C'est une idée un peu révolutionnaire chrétienne
que la solidarité naît dans la souffrance. «
On est tous dans le même combat », voilà la forme
première de l'universalisme pour moi. C'est à partir
de là que s'ouvre, comme un lieu vide, si voulez voulez,
la perspective de justice. Alors, comment formuler cette question
de la justice sans tomber dans le ressentiment ? J'ai relu récemment
un texte où Jean Améry affirme qu'il veut réhabiliter
le droit au ressentiment. Punir les nazis, dit-il, c'est impossible.

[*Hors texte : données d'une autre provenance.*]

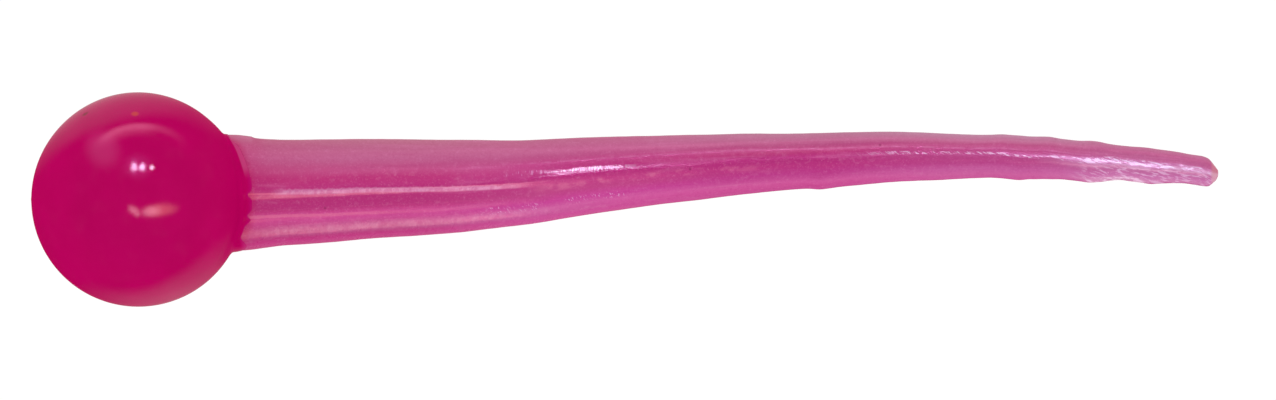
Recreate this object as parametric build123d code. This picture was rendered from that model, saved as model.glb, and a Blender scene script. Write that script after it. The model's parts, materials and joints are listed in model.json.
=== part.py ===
from build123d import *
import math
import os

# Floating ball-head worm bait, lying on a flat surface: a buoyant ball head,
# and a long tapered tail whose root is keyed into it.
# Frame: origin at the centre of the ball, +X along the tail, +Z up. Millimetres.
#
# The tail is one soft moulding, divided here into a root and eight links so
# that rigid bodies can carry its bend. Each division is a ball end in a cup,
# with a V gap as wide as its hinge needs.

# head
HEAD_R = 6.87
REST_Z = -HEAD_R           # the surface that the bait lies on
COLLAR_RISE = 0.15         # low collar round the tail: its height over the ball
COLLAR_WALL = 0.22         # and how far it stands out from the tail
SLEEVE_END_X = 7.8         # the collar is cut from a sleeve that ends past the ball

# tail outline from above: x, +Y edge, -Y edge
OUTLINE = [
    (4.60, 4.05, -3.40), (6.40, 4.08, -3.30), (7.20, 3.98, -3.21),
    (8.30, 3.88, -3.06), (10.4, 3.83, -2.88), (13.0, 3.86, -2.68),
    (16.5, 3.86, -2.39), (20.0, 3.83, -2.16), (23.6, 3.79, -1.75),
    (27.0, 3.90, -1.26), (30.5, 4.03, -0.70), (34.0, 4.10, -0.24),
    (37.5, 4.19, 0.17), (41.0, 4.22, 0.56), (44.5, 4.28, 0.73),
    (48.0, 4.35, 1.09), (51.5, 4.23, 1.24), (55.0, 4.16, 1.36),
    (58.5, 4.00, 1.29), (62.0, 3.59, 1.22), (65.3, 3.21, 1.02),
    (68.2, 2.75, 0.84), (68.8, 2.28, 1.07), (69.13, 1.86, 1.50),
]
TAIL_START_X = OUTLINE[0][0]    # inside the head
TAIL_END_X = OUTLINE[-1][0]

# how the tail lies: x, top z, bottom z. It leaves the head a little below the
# ball's centre, slopes down, and rests on the surface from about x = 28.
LIE = [
    (4.60, 2.60, -3.72), (6.40, 2.10, -4.10), (9.00, 1.49, -4.62),
    (14.0, 0.49, -5.50), (20.0, -0.67, -6.35), (24.0, -1.41, -6.72),
    (28.0, -2.08, REST_Z), (34.0, -2.92, REST_Z), (42.0, -3.78, REST_Z),
    (48.0, -4.24, REST_Z), (54.0, -4.53, REST_Z), (60.0, -4.70, REST_Z),
    (66.0, -4.80, REST_Z), (68.2, -4.90, -6.84), (68.8, -5.10, -6.55),
    (69.13, -5.45, -6.15),
]

# sections of the tail: y as a share of its half width, z of its half thickness.
# The two lists pair up point by point.
# Near the head the top carries three low flutes and a facet.
ROOT_SECTION = [
    (1.00, 0.12), (0.965, 0.34), (0.81, 0.595), (0.63, 0.76), (0.50, 0.838),
    (0.37, 0.893), (0.23, 0.945), (0.11, 0.982), (0.03, 1.00), (-0.04, 0.997),
    (-0.15, 0.965), (-0.28, 0.925), (-0.40, 0.902), (-0.52, 0.878),
    (-0.63, 0.848), (-0.73, 0.833), (-0.83, 0.805), (-0.925, 0.70),
    (-0.99, 0.48), (-1.00, 0.20), (-0.985, -0.15), (-0.93, -0.45),
    (-0.80, -0.70), (-0.60, -0.86), (-0.35, -0.95), (-0.10, -0.985),
    (0.15, -1.00), (0.40, -0.95), (0.63, -0.83), (0.82, -0.62),
    (0.94, -0.36), (0.99, -0.12),
]
# Further out it is a slightly rolled oval with a flattish underside.
TIP_SECTION = [
    (1.00, -0.04), (0.955, 0.19), (0.83, 0.43), (0.66, 0.63), (0.51, 0.752),
    (0.38, 0.840), (0.25, 0.912), (0.14, 0.957), (0.04, 0.986), (-0.08, 1.00),
    (-0.20, 0.990), (-0.33, 0.958), (-0.45, 0.909), (-0.56, 0.845),
    (-0.67, 0.762), (-0.77, 0.663), (-0.86, 0.545), (-0.93, 0.405),
    (-0.98, 0.22), (-1.00, -0.02), (-0.985, -0.27), (-0.935, -0.50),
    (-0.84, -0.76), (-0.68, -0.94), (-0.42, -1.00), (-0.12, -1.00),
    (0.17, -1.00), (0.47, -1.00), (0.71, -0.93), (0.86, -0.71),
    (0.95, -0.41), (0.99, -0.18),
]
FLUTE_FULL_X = 22.0        # the flutes are full up to here
FLUTE_GONE_X = 36.0        # and gone past here

# loft stations
LENGTH_STEPS = 6           # steps along one length of the tail
SLEEVE_STEPS = 4
TIP_STEPS = 4              # steps along the tip, up to its rounded end
TIP_EVEN_END_X = 66.6      # last of the tip's even stations
TIP_ROUND_X = 68           # outline rows past here are stations too

# root plug, keyed into the head
PLUG_NECK_R = 2.55
PLUG_BULB_R = 3.25
PLUG_CENTRE = (0.4, 0.3, -0.5)
PLUG_OVERLAP = 0.3         # how far the neck runs into the tail

# hinges: even places along X. Bend each way in degrees, sideways and up and
# down by turns, starting with sideways.
FIRST_HINGE_X = 13.0
HINGE_PITCH = 7.0
BENDS = [14.0, 12.0, 16.8, 15.0, 19.6, 18.0, 22.4, 21.0]
HINGES = [(FIRST_HINGE_X + HINGE_PITCH * i, bend) for i, bend in enumerate(BENDS)]
BALL_SHARE = 0.78          # ball end radius over the smaller half of the section
BALL_CLEAR = 0.05          # radial clearance of a ball end in its cup
V_SPARE = 1.5              # degrees of spare gap past each hinge's limit
LINK_LEAD = 0.6            # a link's loft starts this far before its hinge
CUP_REACH = 8.0            # cutting space round a link: its radius
CUP_OVERRUN = 1.0          # and how far it runs past the link's end


def smooth_step(t):
    t = max(0.0, min(1.0, t))
    return t * t * (3 - 2 * t)


def values_at(table, x):
    """The table's two values at x, on a cubic curve with smooth slopes."""
    if x <= table[0][0]:
        return table[0][1:]
    if x >= table[-1][0]:
        return table[-1][1:]
    i = max(k for k in range(len(table) - 1) if table[k][0] <= x)
    before = table[max(i - 1, 0)]
    left, right = table[i], table[i + 1]
    after = table[min(i + 2, len(table) - 1)]
    span = right[0] - left[0]
    t = (x - left[0]) / span
    values = []
    for j in (1, 2):
        left_slope = (right[j] - before[j]) / (right[0] - before[0])
        right_slope = (after[j] - left[j]) / (after[0] - left[0])
        values.append(
            (2 * t**3 - 3 * t**2 + 1) * left[j]
            + (t**3 - 2 * t**2 + t) * span * left_slope
            + (-2 * t**3 + 3 * t**2) * right[j]
            + (t**3 - t**2) * span * right_slope
        )
    return values


def tail_halves(x):
    """Half width and half thickness of the tail at x."""
    return [(high - low) / 2 for high, low in (values_at(OUTLINE, x), values_at(LIE, x))]


def tail_centre(x):
    return Pos(x, sum(values_at(OUTLINE, x)) / 2, sum(values_at(LIE, x)) / 2)


def tail_section(x, grow):
    """Closed outline of the tail at x, in the plane across X."""
    centre = tail_centre(x).position
    half_width, half_thick = (half + grow for half in tail_halves(x))
    t = smooth_step((x - FLUTE_FULL_X) / (FLUTE_GONE_X - FLUTE_FULL_X))
    points = [
        Vector(
            x,
            centre.Y + half_width * (y0 + t * (y1 - y0)),
            centre.Z + half_thick * (z0 + t * (z1 - z0)),
        )
        for (y0, z0), (y1, z1) in zip(ROOT_SECTION, TIP_SECTION)
    ]
    return Wire([Edge.make_spline(points, periodic=True)])


def tail_loft(stations, grow=0.0):
    return Solid.make_loft([tail_section(x, grow) for x in stations])


def even_stations(start, end, steps):
    return [start + (end - start) * i / steps for i in range(steps + 1)]


def tail_length(start, end):
    """One length of the tail. The outline's last rows shape the tip."""
    if end < TAIL_END_X:
        return tail_loft(even_stations(start, end, LENGTH_STEPS))
    rounded_end = [x for x, _, _ in OUTLINE if x > TIP_ROUND_X]
    return tail_loft(even_stations(start, TIP_EVEN_END_X, TIP_STEPS) + rounded_end)


def x_sphere(radius):
    """A sphere with its poles along X."""
    return Rot(0, 90, 0) * Sphere(radius)


def ball_radius(x):
    return BALL_SHARE * min(tail_halves(x))


def ball_end(x):
    return tail_centre(x) * x_sphere(ball_radius(x))


def plug():
    """Bulb and neck that key the root into the head, turned about X."""
    neck_angle = math.asin(PLUG_NECK_R / PLUG_BULB_R)
    start = (-PLUG_BULB_R, 0, 0)
    waist = (PLUG_BULB_R * math.cos(neck_angle), PLUG_NECK_R, 0)
    neck_end = TAIL_START_X + PLUG_OVERLAP - PLUG_CENTRE[0]
    profile = make_face([
        ThreePointArc(start, (0, PLUG_BULB_R, 0), waist),
        Line(waist, (neck_end, PLUG_NECK_R, 0)),
        Line((neck_end, PLUG_NECK_R, 0), (neck_end, 0, 0)),
        Line((neck_end, 0, 0), start),
    ])
    return Pos(*PLUG_CENTRE) * revolve(profile, Axis.X)


def link_space(x, end, degrees):
    """The space of one link: from a cup round the hinge centre at x, opening
    outwards as a cone, to a flat end."""
    lean = math.radians(degrees)
    cup_r = ball_radius(x) + BALL_CLEAR
    mid_angle = (math.pi / 2 - lean) / 2
    length = end - x
    on_axis = (cup_r, 0, 0)
    arc_mid = (cup_r * math.cos(mid_angle), cup_r * math.sin(mid_angle), 0)
    rim = (cup_r * math.sin(lean), cup_r * math.cos(lean), 0)
    cone_edge = (CUP_REACH * math.tan(lean), CUP_REACH, 0)
    profile = make_face([
        ThreePointArc(on_axis, arc_mid, rim),
        Line(rim, cone_edge),
        Line(cone_edge, (length, CUP_REACH, 0)),
        Line((length, CUP_REACH, 0), (length, 0, 0)),
        Line((length, 0, 0), on_axis),
    ])
    return tail_centre(x) * revolve(profile, Axis.X)


def root_stub():
    """The root without its ball end: the first length of the tail, and the plug."""
    return tail_length(TAIL_START_X, FIRST_HINGE_X) + plug()


def ball_head(stub):
    """The ball, with a low collar hugging the tail, less the keyed root."""
    sleeve = tail_loft(even_stations(TAIL_START_X, SLEEVE_END_X, SLEEVE_STEPS), COLLAR_WALL)
    collar = sleeve & x_sphere(HEAD_R + COLLAR_RISE)
    return (x_sphere(HEAD_R) + collar) - stub


def tail_link(x, bend, end):
    """A link from its cup at x to a ball end, or to the tip."""
    space = link_space(x, end + CUP_OVERRUN, bend + V_SPARE)
    link = tail_length(x - LINK_LEAD, end) & space
    if end < TAIL_END_X:
        link = link + ball_end(end)
    return link


def save(name, shape):
    solids = shape.solids()
    shape = solids[0] if len(solids) == 1 else Compound(children=list(solids))
    shape.label = name
    export_step(shape, f"parts/{name}.step")


os.makedirs("parts", exist_ok=True)
stub = root_stub()
save("ball_head", ball_head(stub))
save("tail_root", stub + ball_end(FIRST_HINGE_X))

link_names = [f"tail_link_{k}" for k in range(1, len(HINGES))] + ["tail_tip"]
link_ends = [x for x, _ in HINGES[1:]] + [TAIL_END_X]
for name, (x, bend), end in zip(link_names, HINGES, link_ends):
    save(name, tail_link(x, bend, end))
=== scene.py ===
import json
import math

import bpy
import numpy as np
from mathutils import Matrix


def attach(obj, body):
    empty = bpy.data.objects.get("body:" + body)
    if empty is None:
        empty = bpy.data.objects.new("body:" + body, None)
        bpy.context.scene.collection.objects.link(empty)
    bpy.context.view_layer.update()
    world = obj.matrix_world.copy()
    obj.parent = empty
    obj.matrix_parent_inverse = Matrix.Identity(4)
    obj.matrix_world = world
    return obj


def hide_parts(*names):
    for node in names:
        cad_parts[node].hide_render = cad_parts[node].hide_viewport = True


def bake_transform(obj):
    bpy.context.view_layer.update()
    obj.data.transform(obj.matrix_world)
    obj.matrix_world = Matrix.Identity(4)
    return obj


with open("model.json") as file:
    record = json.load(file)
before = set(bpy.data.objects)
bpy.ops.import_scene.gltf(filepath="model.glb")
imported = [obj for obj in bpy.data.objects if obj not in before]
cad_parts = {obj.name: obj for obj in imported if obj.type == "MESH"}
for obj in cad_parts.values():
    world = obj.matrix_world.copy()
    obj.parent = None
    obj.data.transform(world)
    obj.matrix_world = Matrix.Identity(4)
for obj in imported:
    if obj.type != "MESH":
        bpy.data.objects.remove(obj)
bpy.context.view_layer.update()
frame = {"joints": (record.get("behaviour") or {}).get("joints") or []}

MM = 0.001
HEAD_R = 6.87
HINGE_X = sorted(1000 * joint["pos_m"][0] for joint in frame["joints"])
BODIES = ["head"] + [f"tail_link_{k}" for k in range(1, 8)] + ["tail_tip"]
PIECES = len(BODIES) - 1     # tail pieces, one per hinge
BEND_HALF = 0.0034           # metres each side of a hinge
START_X, END_X = 4.95, 69.11  # the tail's skin, from inside the ball to the tip
RING_STEP = 0.12             # along x, between rings of the tail
SOCKET_STEP = 0.02           # along x, between rows of the grid the socket follows
AROUND = 256                 # points round each ring
COLUMNS = np.arange(AROUND)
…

Pardonner, aussi. La seule chose que je peux faire, c'est de signaler
mon ressentiment. C'est intéressant : peut-être faut-il,
contre Nietzsche, réhabiliter le ressentiment, non comme
impuissance, mais comme droit fondamental de signaler son expérience
de l'injustice sans avoir de programme positif. Les gens qui sont
au pouvoir disent toujours la même chose : dès que
vous formulez une critique, ils répondent : « Oui,
oui, mais avez-vous un programme positif ? ». Bien sûr,
on n'en a pas ! Nous vivons une époque vide, où l'on
ne peut que préparer le terrain. Notre devoir principal,
aujourd'hui, même si on ne sait pas quoi faire, c'est de maintenir
l'espace ouvert. Un acte éthique, pour moi, c'est un geste
minoritaire qui a la prétention de réarticuler l'universel.
Par exemple ?
Par exemple, quand on appartient à un ordre substantiel
(ma communauté chrétienne, juive, politique...), la
décision véritable, c'est le moment où l'on
doit trahir sa communauté au nom de ce qu'il y a au coeur
de cette communauté elle-même. Ainsi du « non
» à la Constitution européenne. Cette Constitution
a été un tel compromis bureaucratique ! Bien sûr,
je suis conscient de tout le bagage réactionnaire qui existe
du côté du « non ». C'est facile de dire
« non » à l'Europe au nom d'un provincialisme
proto-populiste et nationaliste. Mais un « non » à
l'Europe au nom de l'Europe elle-même, au nom de l'Europe
universelle, ça c'est un acte, et je crois même que
ça peut ouvrir un espace. Prenons un autre exemple très
problématique. Avec toute ma sympathie pour les Palestiniens,
je crois que ce serait une espèce d'acte pour eux, aujourd'hui,
de dire ouvertement : Israël est un pseudo-problème
! Le vrai problème est chez nous. Dire, donc, que cette obsession
sur Israël ne sert qu'à masquer la catastrophe du monde
arabe lui-même, l'inertie de ces régimes réactionnaires,
horribles, etc. L'acte authentique, c'est de changer tout le champ,
de clarifier les rapports, d'internaliser la bataille. Il y a un
film américain avec Brad Pitt, que j'aime beaucoup, et qui
s'appelle Fight Club : la leçon c'est que pour combattre
l'ennemi on doit commencer par se combattre soi-même. Ça
change tout, c'est déjà la victoire.
Vous passez pour une des figures tutélaires du mouvement
« altermondialiste ». Peut-on dire qu'il y a une «
politique de Zizek » ?
Non. Ou alors ce serait ce que je nomme la « politique de
Bartleby ». C'est-à-dire celle du « I prefer
not to »... Quand tout le monde « résiste »,
comme aujourd'hui, peut-être que le premier pas c'est de refuser
ce jeu, et de voir qu'il y a une certaine façon de s'opposer
qui fait partie de la machine existante. Peut-être que le
premier geste véritable est moins de faire quelque chose
que de résister à la tentation d'agir. Toute cette
action « anti-globalisation », ça me rappelle
ce qu'on peut appeler la pseudo-activité : on agit tout le
temps mais pour que rien ne change véritablement. Ici je
suis très critique à l'égard de tout l'héritage
de Mai 68. J'y ai participé, oui, mais je ne l'ai pas aimé.
Pour moi, ça a été un spectacle. Je déteste
cette idée de l'explosion libératrice... Moi, ce qui
m'intéresse, c'est le jour d'après, le moment où
l'on se demande : quelle est la différence avec l'ordre précédent
? Pour saint Paul comme pour Lénine, la question est la même
: comment traduire la révolution dans un nouvel ordre positif,
par des formes inédites de politisation et jusque dans les
choses les plus quotidiennes (le mariage, le sexe...).
Mon problème est celui-ci : le retour à l'ordre.